The uninsured “do not provide political benefit for the aid you give them,” said Robert Blendon, a professor of health policy and political analysis at the Harvard School of Public Health. “That’s one of the dilemmas in getting all this money. If I’m in Congress, and I help out farmers, they’ll help me out politically. But if I help out the uninsured, they are not likely to help members of Congress get re-elected.”

The number of uninsured has grown to an estimated 50 million people because of the recession. Even so, advocates in the halls of Congress are rarely the uninsured themselves. The most visible are groups that represent people who have insurance, usually union members and older people. In the last election, only 10 percent of registered voters said they were uninsured.

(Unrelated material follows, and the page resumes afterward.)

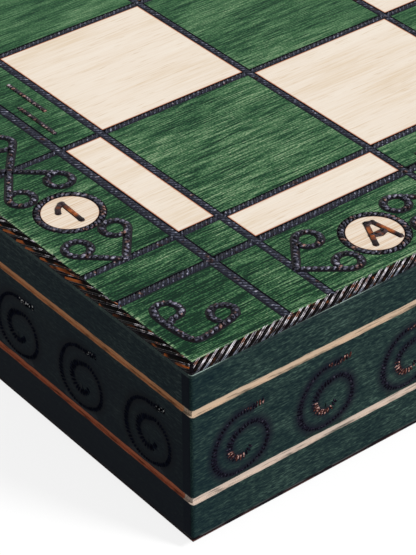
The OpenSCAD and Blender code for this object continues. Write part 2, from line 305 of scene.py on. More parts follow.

There lies the problem. Politics. Because these individuals lack political clout they are seen as unworthy of something so many take advantage of. And to me, it taps into a feeling that I have seen others express that were going thru medical treatment, the belief that they had nothing to offer.  Nothing to give. Feelings of being unworthy to be part of a society that when they looked at them, all they could see what was wrong on the outside.  Maybe a missing arm or leg or damage to there face from shrapnel and twisted metal.  Scars and disfigurations where repeated surgeries were done to correct what some would see as a deficiency.  The embarrassment and shame that they feel because they came home a little different than the way they left.  Wanting to become productive and treated the same in a world that saw them as different. So when I hear someone state they can’t fight a battle because they only can say what is in it for them.

It’s time to remind yourself that one day it could be you. It could be you facing what 50 million people already have.  Health care may be a personal choice but ignoring these people exist is a civil issue a human rights issue.   These people need a help up not a hand out. But the resources available to them to be part of a country that takes care of there own. Who don’t just talk the talk in front of the right crowds by telling them what they want to hear.    We may have different means of saying the same thing but no matter what affiliation you have, you cannot deny that medical treatment should be a priority. Our first priority. We can provide government programs to help those who lost jobs but it means absolutely nothing if we can’t provide a program for medical insurance if they become sick to save there life.  This does not just affect our civilian counterparts but can effect us as well.  Elected officials have gotten above themselves if they believe this is a fight without any political capital. If they are thinking about politics when it comes to health care, there priorities are not right.